**SOURCE DATA**
◆ ◆ ◆ ◆ ◆ ◆ ◆

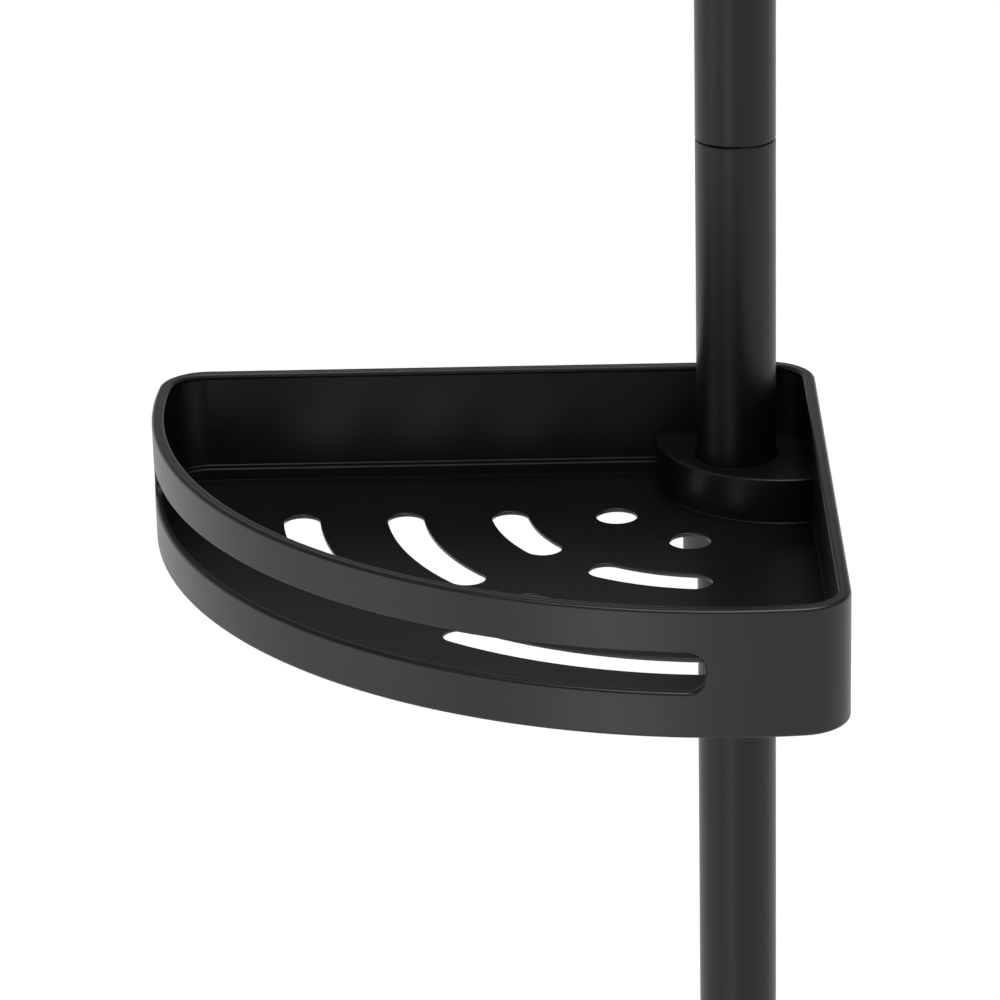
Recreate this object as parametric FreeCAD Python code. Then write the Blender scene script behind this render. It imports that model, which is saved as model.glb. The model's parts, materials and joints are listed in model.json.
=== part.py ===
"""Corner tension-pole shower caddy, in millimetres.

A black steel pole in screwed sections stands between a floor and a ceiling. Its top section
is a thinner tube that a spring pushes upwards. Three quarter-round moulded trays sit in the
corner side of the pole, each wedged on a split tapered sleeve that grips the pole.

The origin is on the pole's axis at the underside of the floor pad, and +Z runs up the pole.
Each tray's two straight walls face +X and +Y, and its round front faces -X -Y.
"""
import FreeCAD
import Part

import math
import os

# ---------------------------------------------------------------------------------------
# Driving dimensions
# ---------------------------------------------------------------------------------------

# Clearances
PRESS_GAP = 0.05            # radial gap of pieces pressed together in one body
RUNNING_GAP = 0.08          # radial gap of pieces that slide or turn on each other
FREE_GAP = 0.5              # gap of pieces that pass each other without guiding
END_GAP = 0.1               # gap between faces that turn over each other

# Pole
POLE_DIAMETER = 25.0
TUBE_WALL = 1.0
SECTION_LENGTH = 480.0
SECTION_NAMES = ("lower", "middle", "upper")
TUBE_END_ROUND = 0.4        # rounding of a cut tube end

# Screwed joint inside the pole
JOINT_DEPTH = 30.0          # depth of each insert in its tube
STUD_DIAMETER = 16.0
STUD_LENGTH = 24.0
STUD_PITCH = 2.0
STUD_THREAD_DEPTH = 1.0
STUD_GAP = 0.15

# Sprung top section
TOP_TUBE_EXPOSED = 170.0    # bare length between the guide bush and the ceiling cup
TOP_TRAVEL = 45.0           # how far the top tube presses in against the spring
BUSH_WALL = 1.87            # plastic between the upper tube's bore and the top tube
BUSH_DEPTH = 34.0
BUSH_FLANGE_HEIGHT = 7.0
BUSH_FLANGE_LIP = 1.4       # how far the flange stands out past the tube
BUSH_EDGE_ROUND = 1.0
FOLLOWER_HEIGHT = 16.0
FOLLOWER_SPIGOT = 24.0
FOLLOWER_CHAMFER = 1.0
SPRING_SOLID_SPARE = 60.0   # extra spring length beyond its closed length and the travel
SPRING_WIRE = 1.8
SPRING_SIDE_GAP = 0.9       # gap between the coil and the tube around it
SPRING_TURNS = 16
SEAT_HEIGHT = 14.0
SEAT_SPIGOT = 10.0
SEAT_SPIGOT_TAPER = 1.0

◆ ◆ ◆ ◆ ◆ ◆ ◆

**TO DO**
Extract every line above exactly as it stands.

**TASK SOLUTION**
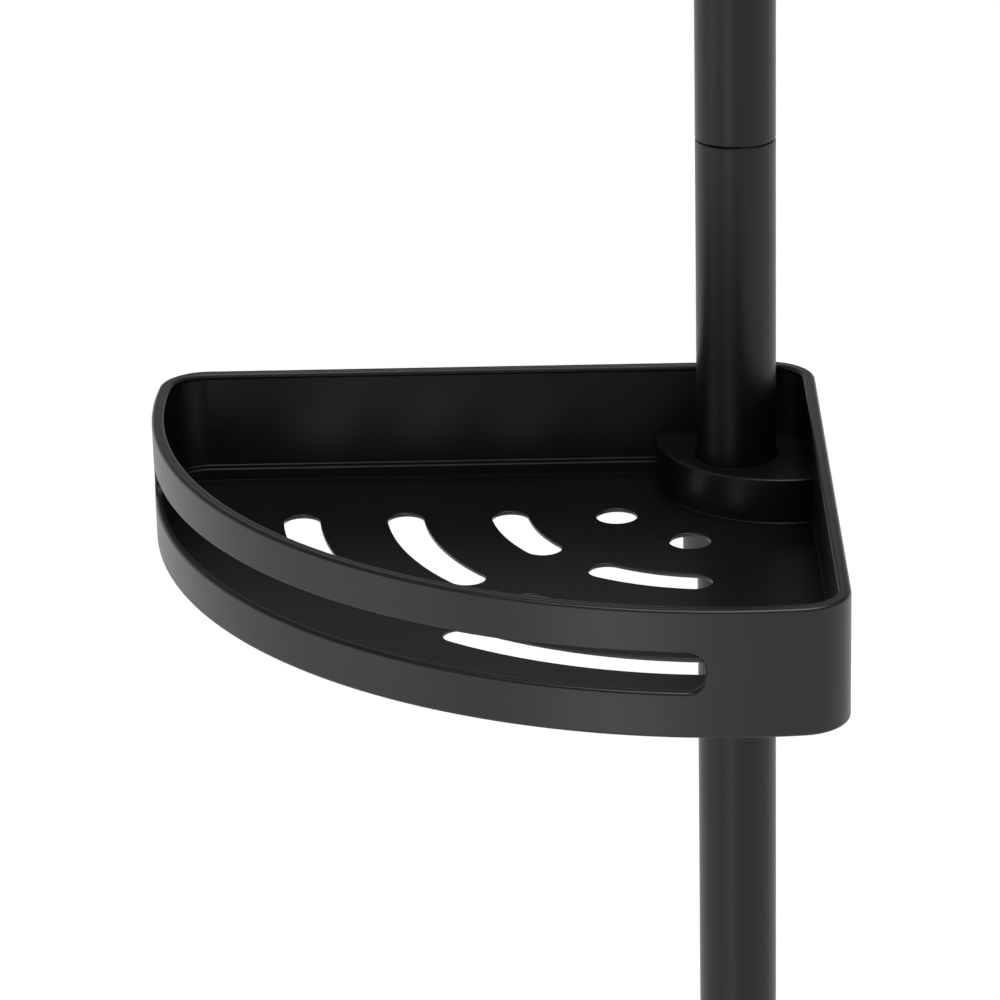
Recreate this object as parametric FreeCAD Python code. Then write the Blender scene script behind this render. It imports that model, which is saved as model.glb. The model's parts, materials and joints are listed in model.json.
=== part.py ===
"""Corner tension-pole shower caddy, in millimetres.

A black steel pole in screwed sections stands between a floor and a ceiling. Its top section
is a thinner tube that a spring pushes upwards. Three quarter-round moulded trays sit in the
corner side of the pole, each wedged on a split tapered sleeve that grips the pole.

The origin is on the pole's axis at the underside of the floor pad, and +Z runs up the pole.
Each tray's two straight walls face +X and +Y, and its round front faces -X -Y.
"""
import FreeCAD
import Part

import math
import os

# ---------------------------------------------------------------------------------------
# Driving dimensions
# ---------------------------------------------------------------------------------------

# Clearances
PRESS_GAP = 0.05            # radial gap of pieces pressed together in one body
RUNNING_GAP = 0.08          # radial gap of pieces that slide or turn on each other
FREE_GAP = 0.5              # gap of pieces that pass each other without guiding
END_GAP = 0.1               # gap between faces that turn over each other

# Pole
POLE_DIAMETER = 25.0
TUBE_WALL = 1.0
SECTION_LENGTH = 480.0
SECTION_NAMES = ("lower", "middle", "upper")
TUBE_END_ROUND = 0.4        # rounding of a cut tube end

# Screwed joint inside the pole
JOINT_DEPTH = 30.0          # depth of each insert in its tube
STUD_DIAMETER = 16.0
STUD_LENGTH = 24.0
STUD_PITCH = 2.0
STUD_THREAD_DEPTH = 1.0
STUD_GAP = 0.15

# Sprung top section
TOP_TUBE_EXPOSED = 170.0    # bare length between the guide bush and the ceiling cup
TOP_TRAVEL = 45.0           # how far the top tube presses in against the spring
BUSH_WALL = 1.87            # plastic between the upper tube's bore and the top tube
BUSH_DEPTH = 34.0
BUSH_FLANGE_HEIGHT = 7.0
BUSH_FLANGE_LIP = 1.4       # how far the flange stands out past the tube
BUSH_EDGE_ROUND = 1.0
FOLLOWER_HEIGHT = 16.0
FOLLOWER_SPIGOT = 24.0
FOLLOWER_CHAMFER = 1.0
SPRING_SOLID_SPARE = 60.0   # extra spring length beyond its closed length and the travel
SPRING_WIRE = 1.8
SPRING_SIDE_GAP = 0.9       # gap between the coil and the tube around it
SPRING_TURNS = 16
SEAT_HEIGHT = 14.0
SEAT_SPIGOT = 10.0
SEAT_SPIGOT_TAPER = 1.0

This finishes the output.